O ile kreacja protagonistów jest wspaniała, choć można by się zastanawiać, czy we wszystkich przypadkach była konieczna, takie przedstawienie antagonistów to dramat. Autor wymyślił ciekawe monstrum, jednak nie mógł się zdecydować na jeden ton przy jego opisywaniu, przez co miesza się w nim trochę Przedwiecznego z mitologii Lovecrafta, trochę niezbyt udanego, batmanowskiego Jokera i trochę typowo kingowskiego psychopaty. Jest to niestety miks zupełnie niestrawny – ani groźny, ani śmieszny, ani interesujący. Zbyt wiele w Tym człowieka, by było obce i tajemnicze, zbyt mało pomysłowości, by było interesujące i wreszcie zbyt mało skuteczności, by budziło grozę. Paradoksalnie lepszym, budzącym silniejsze emocje przeciwnikiem jest tu lokalny osiłek, który wraz z kumplami poluje na młodsze dzieciaki, w tym na Frajerów, którzy przynajmniej mają spójną motywację i zachowują się chociaż z grubsza sensownie.

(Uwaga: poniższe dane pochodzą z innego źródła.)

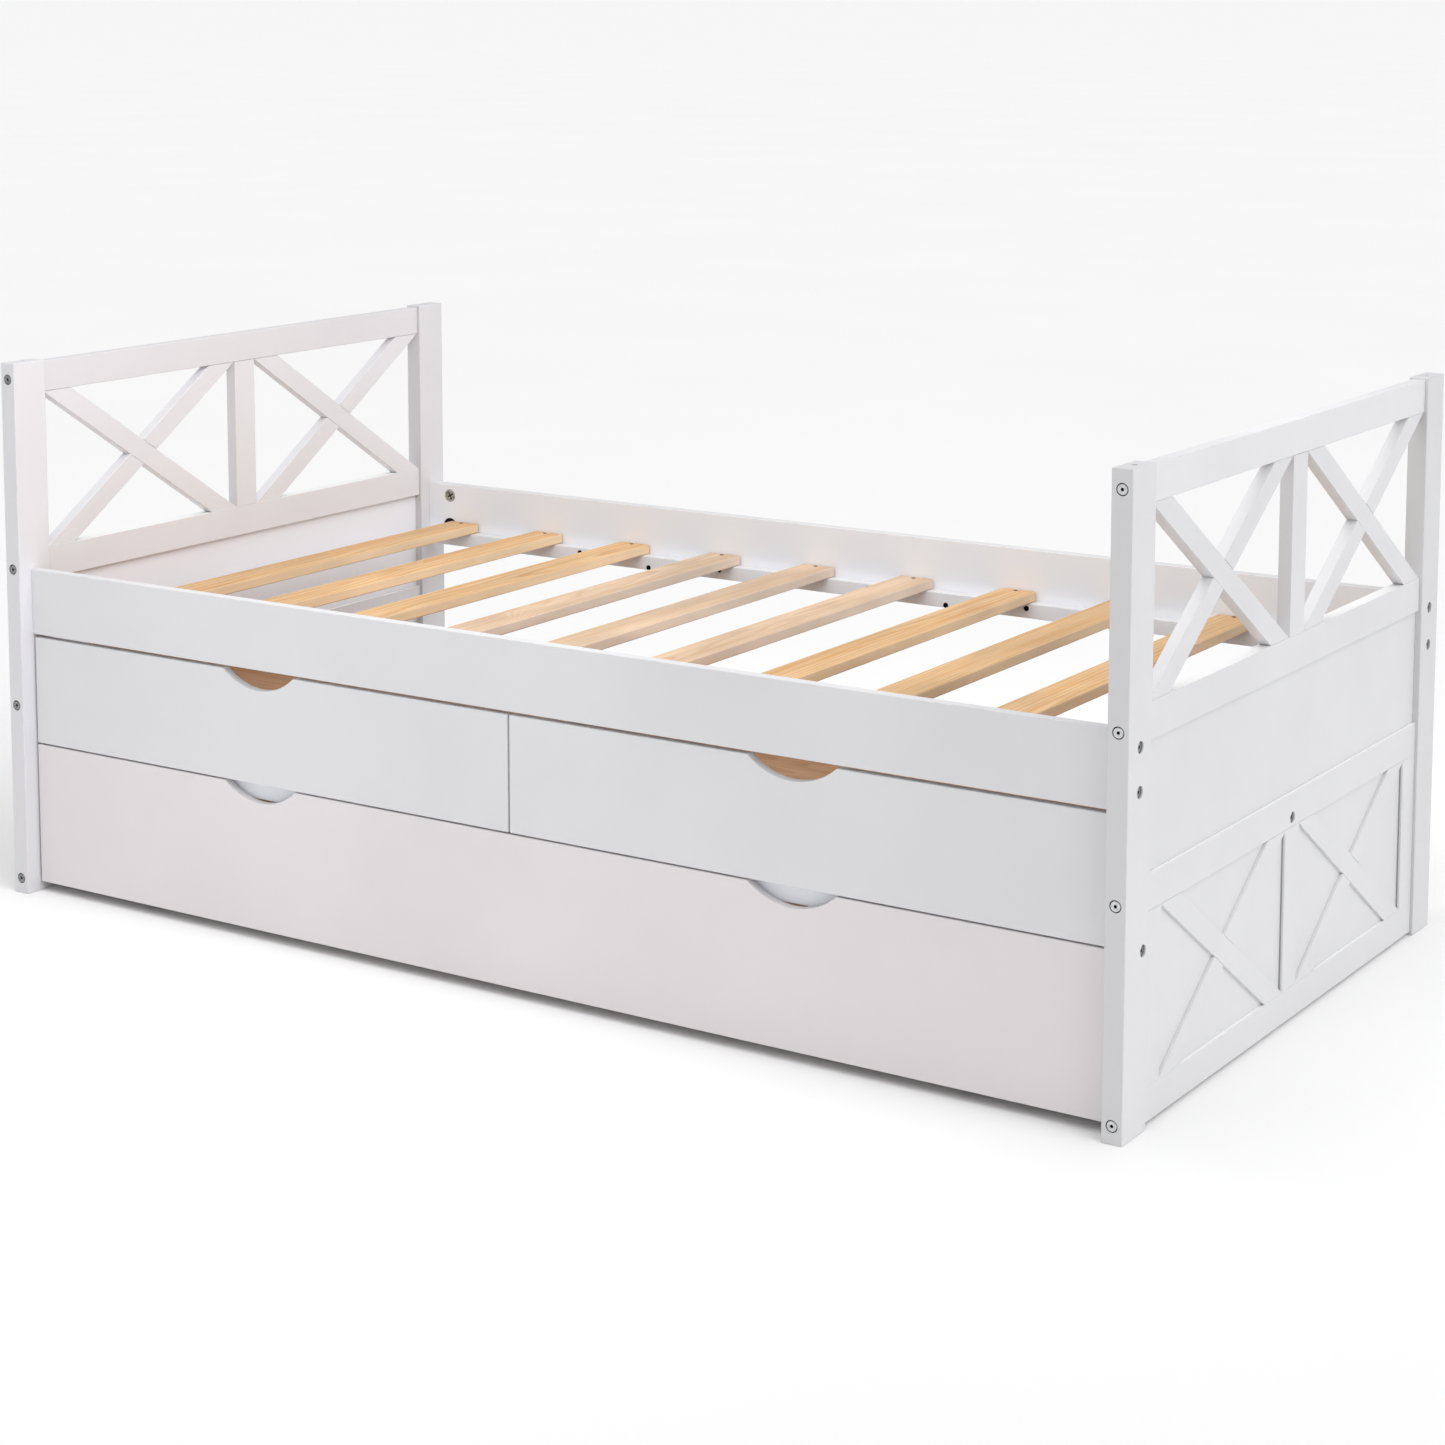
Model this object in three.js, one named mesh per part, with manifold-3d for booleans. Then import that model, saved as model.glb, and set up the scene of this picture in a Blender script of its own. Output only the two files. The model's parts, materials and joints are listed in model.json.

Sądząc po moich sążnistych narzekaniach można by pomyśleć, że To jest pozycją marną. Nie jest to prawda – szwankuje jednak pod wieloma względami. Na szczęście jedna rzecz jest (jak zawsze u Kinga) bez zarzutu – język, jak zwykle bogaty i oddziałujący na zmysły. Opisy, plastyczne i barwne, acz nie bizantyjskie, pięknie odmalowują statyczne sceny, potrafią nawet zbudować trochę napięcia, gdy nasi bohaterowie zapuszczają się do niebezpiecznych miejsc. Sceny akcji, jak zwykle, są odmalowane niezbyt konkretnie, a natłok detali tła czasem nadmiernie je spowalnia, wciąż jednak robią korzystne wrażenie. Pod tym jednym względem King jak zawsze nie zawodzi.

Zawiodło jednak tłumaczenie i korekta. Nowa wersja Tego roi się od literówek i innych drobnych pomyłek. Niestety trafiają się też i większe usterki. Najbardziej dokuczliwą dla mnie był fakt, że w treści urządzenie do podawania leku na astmę jest każdorazowo (czyli bardzo często) nazywane aspiratorem, zamiast inhalatorem.

To mnie rozczarowało. Ma bowiem wiele problemów typowo technicznych – to zaś w twórczości pisarza-rzemieślnika takiego jak King jest trudne do wybaczenia. Jest to powieść, która świetnie nadawałaby się na podstawę analizy literackiej poświęconej błędom popełnianym przy pisaniu horrorów. Rozwodniona, nudna cegła, o świetnych postaciach, których autor nie potrafi wykorzystać, interesująco pomyślanym antagoniście sprowadzonym do roli szkolnego rozrabiaki, barwnych opisach, które odmalowują nijakie wydarzenia. To tysiąc stron zmarnowanego potencjału – prawdziwy horror dla miłośnika dobrej grozy.